Czy światło Kościoła nie przygasło w kontekście wielorakich jego kryzysów? Na czym ma polegać posłuszeństwo albo jak chce ks. Blachnicki – poddanie się Kościołowi?
W jednej ze swoich najważniejszych katechez Ojciec Franciszek wskazał pięć płaszczyzn, na których musi się realizować jedność pomiędzy światłem a życiem. Piątą, czyli ostatnią z nich jest Kościół. Warto jednak dokładniej przyjrzeć się tamtej myśli Sługi Bożego i zastanowić się, jak rozumieć ją dzisiaj. Czy światło Kościoła nie przygasło w kontekście wielorakich jego kryzysów? Na czym ma polegać posłuszeństwo albo jak chce ks. Blachnicki – poddanie się Kościołowi? Co w końcu znaczy być Kościołem żywym czyli żyć w Kościele?

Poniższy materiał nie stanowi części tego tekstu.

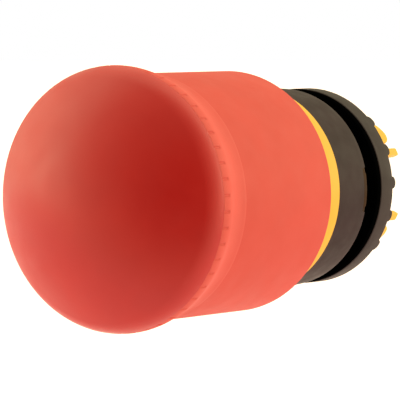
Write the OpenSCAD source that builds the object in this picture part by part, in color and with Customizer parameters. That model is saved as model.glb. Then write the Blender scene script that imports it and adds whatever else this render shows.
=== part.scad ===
// Emergency stop button: panel-mounted operator with a pull-to-release mushroom head.
// Every module is drawn along its own +Z, which points out of the panel, with z = 0 on the
// panel's front plane. on_axis() then lays that axis along -Y, so the head faces the user.

/* [Mushroom head] */
// Largest diameter of the mushroom cap
cap_d = 38; // [34:0.5:40]
// Height of the dome above its widest circle
dome_h = 9.6; // [8:0.1:11]
// Radius of the dome's rounded rim
rim_r = 4.5; // [3:0.1:5]
// Distance from the panel to the cap's widest circle
cap_z = 44.1; // [43:0.1:48]
// Wall of the dome
dome_wall = 2.0; // [1.5:0.1:2.5]

/* [Grip sleeve] */
// Outer diameter of the sleeve at its rear edge
sleeve_d = 35.5; // [35:0.1:36]
// Bore of the sleeve
sleeve_bore_d = 32.0; // [31.4:0.1:32.4]
// Number of notches round the front of the sleeve
notch_count = 52; // [12:1:60]

/* [Press] */
// Travel of the button from rest to latched
press_travel = 5.5; // [4:0.1:5.6]

/* [Bezel] */
// Diameter of the bezel where it meets the gasket
bezel_d = 29.7; // [29.4:0.1:30.4]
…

Nie da się w ogóle mówić o tej piątej płaszczyźnie jedności światła i życia w człowieku, jaką jest jego wierne trwanie w Kościele bez uwzględnienia kontekstu pozostałych płaszczyzn. Co więcej, wyrwanie światła Kościoła z tego kontekstu rodzi skojarzenie jakiejś lojalistycznej uległości, mechanicznego wykonywania poleceń poszczególnych szczebli hierarchicznej, ludzkiej przecież struktury, jaką jest Kościół w swym ludzkim pierwiastku. Właściwe rozumienie i przeżywanie światła Kościoła wymaga pełnego przyjęcia i wyrażania w życiu pierwszych czterech świateł: życia zgodnego z wymaganiami rozumu, poddanego wymogom sumienia, kształtowanego przez Słowo Boże i w pełni oddanego Chrystusowi w osobowym spotkaniu z Nim. Bez zaznaczenia tego kontekstu trudno w ogóle podchodzić do tematu poddania się Kościołowi nie tracąc perspektywy całej mistyki, głębi tego poddania.

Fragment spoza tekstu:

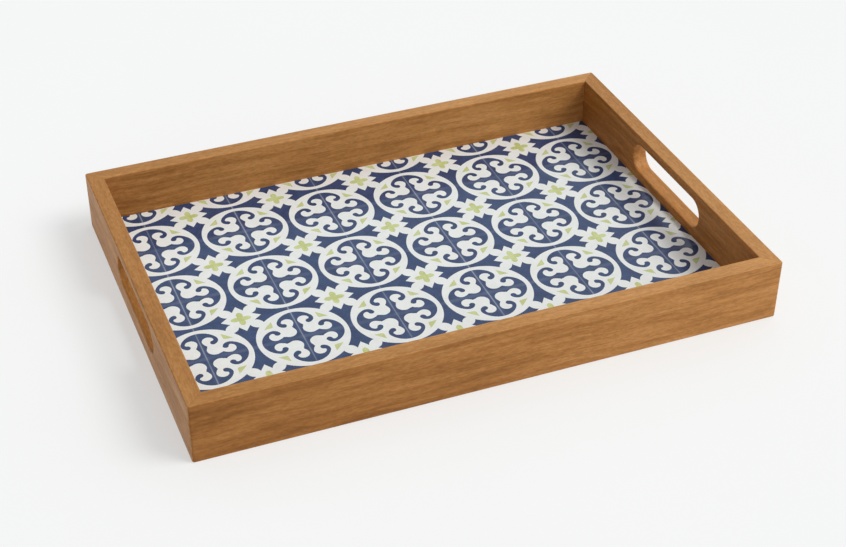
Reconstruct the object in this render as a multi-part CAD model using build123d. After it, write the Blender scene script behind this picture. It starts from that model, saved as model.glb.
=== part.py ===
from build123d import *
import math
import os

# A wooden serving tray: four mitred rails, a finger slot through each end rail, and a
# laminated base board held in a groove. +X runs along the tray, +Y across it, +Z up, and
# the origin is at the middle of the tray on the surface that it stands on. Millimetres.

# Driving dimensions
tray_length = 450.0
tray_width = 310.0
tray_height = 49.0
rail_thickness = 13.0

groove_floor = 4.0            # height of the groove's lower face, which carries the base
groove_depth = 5.0            # how far the groove is cut into each rail
base_gap = 0.5                # room for the base to swell, all round, at the groove's bottom
board_thickness = 4.8
sheet_thickness = 0.4         # printed sheet above the board, plain balancing sheet below it

slot_length = 108.0           # finger slots, end to end along Y
slot_height = 24.5
slot_middle = 28.8            # height of the slots' long axis
slot_shift = -3.0             # their middle along Y: a little nearer the front

corner_round = 2.0            # upright outer corners
top_round = 1.0               # all edges of the rails' top faces
bottom_round = 1.0            # outer edges of the underside
slot_round = 1.6              # edges of the finger slots

cutter_radius = 25.4          # of the disc that cuts the biscuit pockets
pocket_depth = 6.8            # into each rail, square to the mitre face
pocket_width = 4.0            # a glued biscuit swells until it fills this
pocket_from_corner = 12.0     # along the mitre, from the tray's sharp outer corner
pocket_middle = 28.4          # height of a biscuit's middle
biscuit_gap = 0.6             # between a biscuit's rim and its pocket
biscuit_length = 30.0         # the pointed ends are cut off to this

# Derived sizes
inner_length = tray_length - 2 * rail_thickness
inner_width = tray_width - 2 * rail_thickness
base_length = inner_length + 2 * (groove_depth - base_gap)
base_width = inner_width + 2 * (groove_depth - base_gap)
base_thickness = board_thickness + 2 * sheet_thickness
ON_TABLE = (Align.CENTER, Align.CENTER, Align.MIN)


def block(length, width, height, bottom):
    """A box centred on the tray's axis, standing at the given height."""
    return Pos(0, 0, bottom) * Box(length, width, height, align=ON_TABLE)


def frame_ring():
    """The four rails as one ring, with eased edges and the groove for the base."""
    ring = block(tray_length, tray_width, tray_height, 0)
    ring = fillet(ring.edges().filter_by(Axis.Z), corner_round)
    ring = fillet(ring.faces().sort_by(Axis.Z)[0].edges(), bottom_round)
    ring -= block(inner_length, inner_width, tray_height, 0)
    ring = fillet(ring.faces().sort_by(Axis.Z)[-1].edges(), top_round)
    groove_length = inner_length + 2 * groove_depth
    groove_width = inner_width + 2 * groove_depth
    return ring - block(groove_length, groove_width, base_thickness, groove_floor)


def finger_slot(side):
    """A long round-ended cutter through one end rail."""
    middle_of_rail = side * (tray_length - rail_thickness) / 2
    outline = Plane.YZ * SlotOverall(slot_length, slot_height)
    cutter = extrude(outline, rail_thickness, both=True)
    return Pos(middle_of_rail, slot_shift, slot_middle) * cutter


def with_slot(rail, side):
    """Cut the finger slot through an end rail and ease both of its rims."""
    cut = rail - finger_slot(side)
    faces_of_rail = (tray_length / 2, inner_length / 2)
    inside_slot = slot_length / 2 + 1
    rims = [
        edge
        for edge in cut.edges()
        if any(abs(abs(edge.center().X) - x) < 0.01 for x in faces_of_rail)
        and abs(edge.center().Y - slot_shift) < inside_slot
        and abs(edge.center().Z - slot_middle) < slot_height / 2 + 0.01
    ]
    return fillet(rims, slot_round)


def mitre_wedge(turn):
    """A prism over one side of the tray, bounded by the mitres at its two ends.

    turn counts quarter turns from the front side. The two slanted faces lie in the 45
    degree planes through the tray's sharp outer corners.
    """
    half_run, half_depth = tray_length / 2, tray_width / 2
    if turn % 2:
        half_run, half_depth = half_depth, half_run
    reach = 30.0
    outline = Polygon(
        (-half_run - reach, -half_depth - reach),
        (half_run + reach, -half_depth - reach),
        (half_run - reach, -half_depth + reach),
        (-half_run + reach, -half_depth + reach),
        align=None,
    )
    return Rot(0, 0, 90 * turn) * extrude(outline, tray_height)


def corner_plane(end, side):
    """Upright plane of one biscuit: X square to the mitre, Y up, at the pocket's place."""
    inset = pocket_from_corner / math.sqrt(2)
    place = (end * (tray_length / 2 - inset), side * (tray_width / 2 - inset), pocket_middle)
    return Plane(origin=place, x_dir=(end, -side, 0), z_dir=(-end, -side, 0))


def lens(radius):
    """The outline where two discs overlap, each reaching across the mitre plane."""
    shift = cutter_radius - pocket_depth
    return (Pos(-shift, 0) * Circle(radius)) & (Pos(shift, 0) * Circle(radius))


def biscuit_pocket(end, side):
    """The two cuts of the biscuit cutter at one corner, as one lens-shaped cutter."""
    return extrude(corner_plane(end, side) * lens(cutter_radius), pocket_width / 2, both=True)


def biscuit(end, side):
    """A lens-shaped beech biscuit with its ends cut off, standing across one mitre."""
    outline = lens(cutter_radius - biscuit_gap) & Rectangle(2 * pocket_depth, biscuit_length)
    return extrude(corner_plane(end, side) * outline, pocket_width / 2, both=True)


def base_layers():
    """The base from below: balancing sheet, board, printed sheet."""
    layers = {}
    height = groove_floor
    for name, thickness in (
        ("backing_sheet", sheet_thickness),
        ("base_board", board_thickness),
        ("printed_sheet", sheet_thickness),
    ):
        layers[name] = block(base_length, base_width, thickness, height)
        height += thickness
    return layers


ends = {"left": -1, "right": 1}
sides = {"front": -1, "back": 1}
corners = [(s, e) for s in sides for e in ends]

ring = frame_ring()
for side_name, end_name in corners:
    ring -= biscuit_pocket(ends[end_name], sides[side_name])

parts = {}
for turn, name in enumerate(("front_rail", "right_end_rail", "back_rail", "left_end_rail")):
    parts[name] = ring & mitre_wedge(turn)
for end_name, end in ends.items():
    name = f"{end_name}_end_rail"
    parts[name] = with_slot(parts[name], end)
parts.update(base_layers())
for side_name, end_name in corners:
    name = f"{side_name}_{end_name}_corner_biscuit"
    parts[name] = biscuit(ends[end_name], sides[side_name])

os.makedirs("parts", exist_ok=True)
for name, solid in parts.items():
    solid.label = name
    export_step(solid, f"parts/{name}.step")
    box = solid.bounding_box()
    print(f"{name:28s} {box.size.X:7.2f} {box.size.Y:7.2f} {box.size.Z:6.2f}  at z {box.min.Z:.2f}")
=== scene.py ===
import math

import bmesh
import bpy
from mathutils import Euler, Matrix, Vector, geometry


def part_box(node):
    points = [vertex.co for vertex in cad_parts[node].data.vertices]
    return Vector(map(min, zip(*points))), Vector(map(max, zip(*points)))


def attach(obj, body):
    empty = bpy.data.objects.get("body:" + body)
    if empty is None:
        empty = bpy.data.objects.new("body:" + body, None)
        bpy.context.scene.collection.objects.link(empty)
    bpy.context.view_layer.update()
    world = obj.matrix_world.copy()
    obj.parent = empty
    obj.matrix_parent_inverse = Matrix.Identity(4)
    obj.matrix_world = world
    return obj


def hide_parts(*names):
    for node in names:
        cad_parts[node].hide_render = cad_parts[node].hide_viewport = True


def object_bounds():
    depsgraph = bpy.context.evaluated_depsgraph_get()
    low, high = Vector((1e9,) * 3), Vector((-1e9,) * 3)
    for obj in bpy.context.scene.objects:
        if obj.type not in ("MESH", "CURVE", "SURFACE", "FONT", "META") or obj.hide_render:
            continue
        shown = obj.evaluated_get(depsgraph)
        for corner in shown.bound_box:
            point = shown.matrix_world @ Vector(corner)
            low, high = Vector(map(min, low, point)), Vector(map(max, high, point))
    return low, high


# A wooden serving tray. The rails, board and biscuits are the CAD solids with wood materials.
# The printed sheet is rebuilt here as one closed mesh whose top face is divided along the
# outlines of its tile pattern, so that the print's edges are real edges. Metres.

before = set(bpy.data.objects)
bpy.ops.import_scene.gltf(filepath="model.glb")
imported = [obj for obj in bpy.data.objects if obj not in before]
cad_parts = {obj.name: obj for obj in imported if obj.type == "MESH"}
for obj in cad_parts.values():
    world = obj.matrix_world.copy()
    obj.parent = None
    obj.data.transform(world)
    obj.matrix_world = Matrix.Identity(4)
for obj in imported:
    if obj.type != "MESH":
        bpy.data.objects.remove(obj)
cad_low, cad_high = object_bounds()
tray_length = cad_high.x - cad_low.x
tray_width = cad_high.y - cad_low.y
tray_height = cad_high.z - cad_low.z
MM = 0.001


# ---------------------------------------------------------------- the tile pattern
# Every outline is in tile repeats, with the origin at a medallion's centre.

TILE = 0.1631 * tray_length             # one repeat of the pattern
TILE_SHIFT = Vector((-0.0098 * tray_length, 0.0266 * tray_length))
RING_RADIUS = 0.473                     # outer edge of the white ring round a medallion
SCALLOP_ANGLE = 39.2                    # where the blue beyond the ring stops, from its axis
SCROLL_SCALE = 1.012
HALF = Vector((0.5, 0.5))
TRIANGLES_INSIDE = 1                    # the triangulation's output: inside the outlines only
SNAP_MM = 1e-5                          # points closer than this are one point


def arc(centre, radius, start, end, steps):
    """Points along an arc, both ends included. Angles are in degrees."""
    points = []
    for i in range(steps + 1):
        angle = math.radians(start + (end - start) * i / steps)
        points.append(Vector(centre) + radius * Vector((math.cos(angle), math.sin(angle))))
    return points


def curve(start, pull, end, steps=6):
    """Points along a quadratic curve, without its first point."""
    a, b, c = Vector(start), Vector(pull), Vector(end)
    ts = [i / steps for i in range(1, steps + 1)]
    return [a * (1 - t) ** 2 + b * 2 * t * (1 - t) + c * t * t for t in ts]


def turned(points, quarter_turns):
    """Points turned about the origin."""
    x_axis = [(1, 0), (0, 1), (-1, 0), (0, -1)][quarter_turns % 4]
    along, across = Vector(x_axis), Vector((-x_axis[1], x_axis[0]))
    return [p.x * along + p.y * across for p in points]


def anticlockwise(points):
    """The same closed outline, run anticlockwise."""
    pairs = zip(points, points[1:] + points[:1])
    return points if sum(a.cross(b) for a, b in pairs) > 0 else points[::-1]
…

Potrzebę poddania się kierownictwu Kościoła ks. Franciszek uzasadnia bardzo krótko i konkretnie. Po pierwsze Kościół jest stróżem i przekazicielem objawionej prawdy. Prawda jest fundamentem życia. Życie o tyle ma sens i o tyle zmierza we właściwym kierunku, jeśli jest oparte na prawdzie. Najważniejszą prawdą jest w tym ujęciu prawda objawiona, które depozytariuszem jest Kościół. Stąd można nazwać Kościół światłem, które domaga się jedności z życiem człowieka. Po drugie – „w Kościele przez słowo i sakramenty uobecniany jest Chrystus”. To uzasadnienie, tak lakoniczne w swojej formie ukazuje jak mocno sam Sługa Boży zakorzeniony był w Kościele i jak oczywistą rzeczą było dla niego poddanie się kierownictwu Kościoła. Skoro Chrystusa – Światło i Życie – spotykamy konkretnie w Kościele, postulat poddania się Kościołowi, życia w nim jest czymś oczywistym, co widocznie zdaniem Sługi Bożego nie wymaga dalszego uzasadniania.

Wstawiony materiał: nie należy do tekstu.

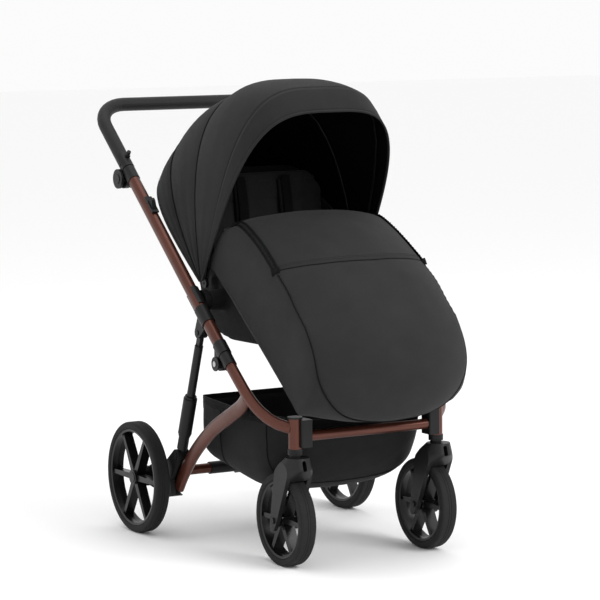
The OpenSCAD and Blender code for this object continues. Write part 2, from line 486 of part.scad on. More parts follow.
at() side(-1) color(dark) tyre(-rear_x, rear_y, rear_r, rear_tyre_w);  // rear_tyre_right
at() side(1) color(dark) tyre(-rear_x, rear_y, rear_r, rear_tyre_w);  // rear_tyre_left
seat_shell();
seat_liner();
harness();
harness_button();
bumper_bar();
boot_cover();
canopy_rear();
canopy_middle();
canopy_front();
canopy_visor();
canopy_bow_middle();
canopy_bow_front();
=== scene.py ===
import bmesh
import bpy
import json
import math
import numpy as np
from mathutils.bvhtree import BVHTree
from mathutils import Matrix, Vector, noise

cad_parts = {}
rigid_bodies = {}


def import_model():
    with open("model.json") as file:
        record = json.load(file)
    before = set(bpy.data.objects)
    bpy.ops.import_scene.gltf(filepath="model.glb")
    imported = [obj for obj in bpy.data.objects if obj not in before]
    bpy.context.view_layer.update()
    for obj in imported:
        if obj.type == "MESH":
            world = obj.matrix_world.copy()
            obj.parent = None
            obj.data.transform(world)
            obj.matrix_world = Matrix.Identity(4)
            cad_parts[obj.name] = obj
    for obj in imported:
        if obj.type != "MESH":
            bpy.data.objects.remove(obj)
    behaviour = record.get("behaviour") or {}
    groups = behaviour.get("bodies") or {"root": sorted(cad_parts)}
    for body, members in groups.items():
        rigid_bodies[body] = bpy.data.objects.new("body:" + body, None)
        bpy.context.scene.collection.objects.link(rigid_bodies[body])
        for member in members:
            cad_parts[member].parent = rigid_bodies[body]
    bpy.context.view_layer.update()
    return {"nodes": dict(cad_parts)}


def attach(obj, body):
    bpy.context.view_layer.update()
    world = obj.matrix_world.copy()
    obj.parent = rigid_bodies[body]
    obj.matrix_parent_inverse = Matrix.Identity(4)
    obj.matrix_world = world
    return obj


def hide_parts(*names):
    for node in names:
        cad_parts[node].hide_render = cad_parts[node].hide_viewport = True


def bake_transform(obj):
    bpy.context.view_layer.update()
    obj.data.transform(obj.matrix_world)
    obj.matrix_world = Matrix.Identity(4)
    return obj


for o in list(bpy.data.objects):
    bpy.data.objects.remove(o)
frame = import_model()
nodes = frame["nodes"]
scene = bpy.context.scene
OFF = 22.1  # the design's own shift along Y, in millimetres


def W(p):
    """A point of the design, in millimetres, as a point of the row frame."""
    return Vector((p[0] / 1000, (p[1] + OFF) / 1000, p[2] / 1000))


# ---------------------------------------------------------------- camera
A, E = math.radians(30.08), math.radians(6.32)
cam = bpy.data.cameras.new("camera")
cam.sensor_width, cam.lens = 36.0, 162.84
cam.clip_end = 60
cam_o = bpy.data.objects.new("camera", cam)
scene.collection.objects.link(cam_o)
back = Vector((-math.sin(A) * math.cos(E), -math.cos(A) * math.cos(E), math.sin(E)))
right = (-back).cross(Vector((0, 0, 1))).normalized()
up = right.cross(-back)
rl = math.radians(-0.598)
cx, cy = math.cos(rl) * right + math.sin(rl) * up, -math.sin(rl) * right + math.cos(rl) * up
m = Matrix((cx, cy, back)).transposed().to_4x4()
m.translation = Vector((-3.1598, -5.5274 + 0.0221, 1.2634))
cam_o.matrix_world = m
scene.camera = cam_o
scene.view_settings.view_transform = "Standard"


# ---------------------------------------------------------------- materials
def lin(c):
    c /= 255
    return c / 12.92 if c <= 0.04045 else ((c + 0.055) / 1.055) ** 2.4


SHADE = 0.37  # the studio light is strong, so cloth and plastic take a deeper colour than they show


def rgb(r, g, b, k=SHADE):
    return (lin(r) * k, lin(g) * k, lin(b) * k, 1)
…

Ciekawe, że w tej konkretnej katechezie ks. Franciszek nie używa terminu „posłuszeństwo”. Poddanie się Kościołowi, o którym pisze utożsamia niejako z życiem w Kościele. Warto jednak przez chwilę zastanowić się nad konkretną formą tego światła, jakim jest Kościół oraz nad pojmowaniem i wartością kościelnego posłuszeństwa.